I met a friend outside Harvest Moon Winery a few weeks ago, and he gave me a bottle of 2009 AlexEli Gewurtzraminer to try. Bottle says Willamette Valley, 13% abv. No other information about the wine on the bottle.
Decided to open it tonight after struggling with upgrading Windows 8 to Windows 7 on a work computer - and an hour+ after finishing off the remnants of a Twisted Oak 2007 PS for happy hour. My teeth were no longer stained purple for this tasting.
Before I go into the wine, you may want to know where I'm coming from - Ontario. I tasted and enjoyed many a Gewurtztraminer there before making the move to California, but I've never found a bottle that stands up to those taste memories - spice, lychee, bone dry, intense, floral. This one is among the closer attempts.
First impressions, right out of the fridge, having just ceremoniously unscrewed the cap. The colour is pale but clearly straw yellow. Nose initially smells slightly Riesling-ish, but with a little something else that clearly distinguishes it. Eventually I decide I need to decide on what to call it, so I settle on cantaloupe and lychee. Not much spice. My first sip I was slightly saddened that the bracing acidity I so love in Alsatian whites was not there, even if the acid was perfectly adequate. There's definitely a hint of something sweet, but it's so close to perceptible that I'm not sure whether it's RS or the tropical fruit centre of the wine. There's also the slightest hint of effervescence - not enough to truly be bubbly but enough to make it interesting. The finish was relatively long and reminiscent of straw.

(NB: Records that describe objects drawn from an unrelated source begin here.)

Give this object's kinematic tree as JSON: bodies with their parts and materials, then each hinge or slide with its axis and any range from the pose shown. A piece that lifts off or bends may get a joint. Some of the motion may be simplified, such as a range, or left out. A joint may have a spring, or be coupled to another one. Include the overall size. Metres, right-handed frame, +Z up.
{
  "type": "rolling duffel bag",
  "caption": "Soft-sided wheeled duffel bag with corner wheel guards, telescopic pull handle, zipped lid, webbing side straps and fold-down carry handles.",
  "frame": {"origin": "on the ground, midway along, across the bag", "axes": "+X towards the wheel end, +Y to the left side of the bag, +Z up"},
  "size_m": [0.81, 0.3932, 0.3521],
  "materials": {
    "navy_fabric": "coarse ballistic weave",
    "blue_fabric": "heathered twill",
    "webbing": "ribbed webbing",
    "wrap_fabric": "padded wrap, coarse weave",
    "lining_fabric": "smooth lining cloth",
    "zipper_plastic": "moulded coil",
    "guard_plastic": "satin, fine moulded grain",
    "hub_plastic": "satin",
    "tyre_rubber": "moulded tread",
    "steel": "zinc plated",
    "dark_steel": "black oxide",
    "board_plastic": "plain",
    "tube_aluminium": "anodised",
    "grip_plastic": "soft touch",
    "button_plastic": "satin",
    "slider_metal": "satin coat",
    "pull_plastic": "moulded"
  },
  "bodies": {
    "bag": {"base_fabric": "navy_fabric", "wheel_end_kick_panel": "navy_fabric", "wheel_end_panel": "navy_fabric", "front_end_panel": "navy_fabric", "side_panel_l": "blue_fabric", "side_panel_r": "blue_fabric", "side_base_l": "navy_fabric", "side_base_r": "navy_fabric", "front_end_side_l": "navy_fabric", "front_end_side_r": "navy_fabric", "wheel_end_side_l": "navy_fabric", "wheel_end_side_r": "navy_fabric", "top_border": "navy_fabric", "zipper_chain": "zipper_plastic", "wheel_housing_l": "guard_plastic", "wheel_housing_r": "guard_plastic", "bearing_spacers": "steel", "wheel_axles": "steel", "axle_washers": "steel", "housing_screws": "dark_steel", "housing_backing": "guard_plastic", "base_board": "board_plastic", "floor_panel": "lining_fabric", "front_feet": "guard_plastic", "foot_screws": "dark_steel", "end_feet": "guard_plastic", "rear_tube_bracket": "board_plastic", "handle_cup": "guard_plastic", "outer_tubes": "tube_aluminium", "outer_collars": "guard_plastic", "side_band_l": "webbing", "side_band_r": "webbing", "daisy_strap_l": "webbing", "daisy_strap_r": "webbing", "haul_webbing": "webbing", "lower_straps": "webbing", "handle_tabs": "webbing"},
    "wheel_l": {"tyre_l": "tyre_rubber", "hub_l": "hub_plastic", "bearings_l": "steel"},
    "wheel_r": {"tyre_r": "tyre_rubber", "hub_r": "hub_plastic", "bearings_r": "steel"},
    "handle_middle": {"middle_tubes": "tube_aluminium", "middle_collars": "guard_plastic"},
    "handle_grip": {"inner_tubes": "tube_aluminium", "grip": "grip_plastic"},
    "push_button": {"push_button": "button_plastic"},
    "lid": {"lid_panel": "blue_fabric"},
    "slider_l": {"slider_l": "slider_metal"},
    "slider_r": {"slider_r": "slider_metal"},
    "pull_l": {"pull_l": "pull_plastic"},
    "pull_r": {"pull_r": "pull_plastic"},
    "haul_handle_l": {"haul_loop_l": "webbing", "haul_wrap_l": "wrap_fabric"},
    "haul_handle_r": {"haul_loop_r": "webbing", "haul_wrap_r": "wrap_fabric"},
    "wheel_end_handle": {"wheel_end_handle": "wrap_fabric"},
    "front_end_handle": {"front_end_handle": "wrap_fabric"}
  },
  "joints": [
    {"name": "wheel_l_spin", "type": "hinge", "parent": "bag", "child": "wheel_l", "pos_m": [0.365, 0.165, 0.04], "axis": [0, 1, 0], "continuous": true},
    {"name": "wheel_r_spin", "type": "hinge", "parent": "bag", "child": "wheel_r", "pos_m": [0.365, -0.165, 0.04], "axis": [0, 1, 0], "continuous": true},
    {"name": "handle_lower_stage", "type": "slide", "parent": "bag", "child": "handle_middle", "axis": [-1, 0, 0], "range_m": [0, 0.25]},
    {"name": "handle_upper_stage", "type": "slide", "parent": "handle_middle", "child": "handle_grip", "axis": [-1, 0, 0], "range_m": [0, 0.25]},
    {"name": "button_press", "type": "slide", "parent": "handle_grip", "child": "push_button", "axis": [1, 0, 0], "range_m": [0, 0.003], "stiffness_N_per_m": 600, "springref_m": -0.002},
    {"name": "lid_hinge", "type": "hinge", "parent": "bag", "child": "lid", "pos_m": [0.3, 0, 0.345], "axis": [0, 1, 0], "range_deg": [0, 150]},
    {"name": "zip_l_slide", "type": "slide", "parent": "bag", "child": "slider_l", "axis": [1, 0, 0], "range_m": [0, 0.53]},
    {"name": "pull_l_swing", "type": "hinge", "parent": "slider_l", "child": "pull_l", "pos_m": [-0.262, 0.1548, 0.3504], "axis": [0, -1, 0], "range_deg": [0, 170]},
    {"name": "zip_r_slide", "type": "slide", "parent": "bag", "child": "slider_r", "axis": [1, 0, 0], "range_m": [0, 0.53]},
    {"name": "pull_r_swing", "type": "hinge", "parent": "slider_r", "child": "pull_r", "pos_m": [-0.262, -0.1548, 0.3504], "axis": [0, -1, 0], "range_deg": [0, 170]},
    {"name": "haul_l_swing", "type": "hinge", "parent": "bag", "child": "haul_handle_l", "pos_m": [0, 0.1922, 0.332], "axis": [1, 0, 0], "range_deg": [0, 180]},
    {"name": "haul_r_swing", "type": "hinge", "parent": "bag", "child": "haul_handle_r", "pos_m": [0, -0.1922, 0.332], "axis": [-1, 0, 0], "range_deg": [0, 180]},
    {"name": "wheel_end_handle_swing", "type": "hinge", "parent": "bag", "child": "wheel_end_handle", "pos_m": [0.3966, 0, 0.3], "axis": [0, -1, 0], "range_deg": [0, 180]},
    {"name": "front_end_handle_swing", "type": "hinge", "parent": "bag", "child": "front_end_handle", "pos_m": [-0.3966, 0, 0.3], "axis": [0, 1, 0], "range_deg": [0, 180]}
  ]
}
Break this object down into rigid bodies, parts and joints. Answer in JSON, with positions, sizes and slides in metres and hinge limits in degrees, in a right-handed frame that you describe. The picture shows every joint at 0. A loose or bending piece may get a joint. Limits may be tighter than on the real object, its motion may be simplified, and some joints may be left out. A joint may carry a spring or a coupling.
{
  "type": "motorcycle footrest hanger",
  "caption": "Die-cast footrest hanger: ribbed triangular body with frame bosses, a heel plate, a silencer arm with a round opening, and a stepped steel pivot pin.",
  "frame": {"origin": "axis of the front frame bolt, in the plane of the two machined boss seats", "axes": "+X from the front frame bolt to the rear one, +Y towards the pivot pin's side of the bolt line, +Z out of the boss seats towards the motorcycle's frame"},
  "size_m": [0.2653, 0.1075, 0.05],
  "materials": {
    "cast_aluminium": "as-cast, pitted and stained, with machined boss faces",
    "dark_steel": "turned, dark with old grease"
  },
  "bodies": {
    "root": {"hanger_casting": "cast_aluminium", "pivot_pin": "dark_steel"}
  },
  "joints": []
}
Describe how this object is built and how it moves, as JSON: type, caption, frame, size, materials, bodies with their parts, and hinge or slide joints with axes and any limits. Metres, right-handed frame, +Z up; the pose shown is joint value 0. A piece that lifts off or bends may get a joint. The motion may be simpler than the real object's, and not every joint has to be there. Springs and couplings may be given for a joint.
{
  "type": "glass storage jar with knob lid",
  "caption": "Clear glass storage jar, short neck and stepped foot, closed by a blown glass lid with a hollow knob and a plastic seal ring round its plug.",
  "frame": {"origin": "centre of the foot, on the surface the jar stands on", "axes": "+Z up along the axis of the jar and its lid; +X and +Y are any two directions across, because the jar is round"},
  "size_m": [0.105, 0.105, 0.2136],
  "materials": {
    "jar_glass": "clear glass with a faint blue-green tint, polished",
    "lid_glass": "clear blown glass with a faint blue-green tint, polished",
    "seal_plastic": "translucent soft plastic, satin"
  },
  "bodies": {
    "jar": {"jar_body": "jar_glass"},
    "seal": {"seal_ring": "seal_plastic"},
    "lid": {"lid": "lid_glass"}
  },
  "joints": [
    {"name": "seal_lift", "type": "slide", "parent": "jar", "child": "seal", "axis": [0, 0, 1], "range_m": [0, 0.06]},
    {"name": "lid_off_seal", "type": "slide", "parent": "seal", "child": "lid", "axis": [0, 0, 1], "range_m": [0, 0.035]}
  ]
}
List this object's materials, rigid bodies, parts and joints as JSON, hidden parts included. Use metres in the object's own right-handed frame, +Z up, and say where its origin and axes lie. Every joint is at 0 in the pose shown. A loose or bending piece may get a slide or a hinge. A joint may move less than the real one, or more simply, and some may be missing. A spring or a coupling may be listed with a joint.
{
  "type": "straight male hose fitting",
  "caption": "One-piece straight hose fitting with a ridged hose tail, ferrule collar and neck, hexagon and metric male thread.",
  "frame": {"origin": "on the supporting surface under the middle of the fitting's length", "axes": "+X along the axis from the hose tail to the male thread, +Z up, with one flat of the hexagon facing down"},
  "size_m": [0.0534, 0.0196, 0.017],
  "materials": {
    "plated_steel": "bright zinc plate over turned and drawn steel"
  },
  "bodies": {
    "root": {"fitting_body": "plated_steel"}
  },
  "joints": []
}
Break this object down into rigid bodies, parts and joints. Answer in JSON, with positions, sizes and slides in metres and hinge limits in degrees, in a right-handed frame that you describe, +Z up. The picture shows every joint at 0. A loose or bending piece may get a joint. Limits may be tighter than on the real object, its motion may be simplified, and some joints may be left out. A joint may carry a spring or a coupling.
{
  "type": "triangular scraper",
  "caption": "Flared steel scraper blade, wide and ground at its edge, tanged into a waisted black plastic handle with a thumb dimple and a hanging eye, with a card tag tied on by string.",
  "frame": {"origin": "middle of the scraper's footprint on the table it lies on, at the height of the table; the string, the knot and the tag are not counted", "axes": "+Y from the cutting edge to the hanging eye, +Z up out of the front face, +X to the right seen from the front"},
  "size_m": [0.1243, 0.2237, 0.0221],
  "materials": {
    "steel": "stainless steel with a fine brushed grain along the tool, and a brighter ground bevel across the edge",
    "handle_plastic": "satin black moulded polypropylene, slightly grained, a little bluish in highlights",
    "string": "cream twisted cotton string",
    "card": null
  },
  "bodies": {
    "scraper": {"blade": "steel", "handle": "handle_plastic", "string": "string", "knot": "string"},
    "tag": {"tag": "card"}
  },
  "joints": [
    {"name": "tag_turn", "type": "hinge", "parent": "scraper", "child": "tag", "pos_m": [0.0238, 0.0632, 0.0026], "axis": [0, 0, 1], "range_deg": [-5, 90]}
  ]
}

Second glass after being in the fridge for a while again. I found the aromas and palate both to be more lemony and mineraly. The perception of acidity has picked up to the point where the 1.5% RS (I looked it up) fooled me into thinking it was actually the lychee overtones. Quite surprising for something with this much sugar, actually.
As the night goes on, I've still got some in front of me. At this point (3 hours or so post-opening, in the fridge the whole time) the nose has shut down almost completely and the flavours have toned down as well. I'm perceiving more pineapple and less lychee but the sugar is also less obvious. If the nose hadn't gone away I'm actually liking this more. It's also picked up some of the spice character from which the grape gets its name.
So I'm not sure what to make of this one. Either it's a pop and quickly serve sort of wine, which is quite enjoyable. Or it is one of those relatively rare whites that actually needs air to evolve.
I was actually expecting to see this tomorrow night, so I may go back and retaste for more notes.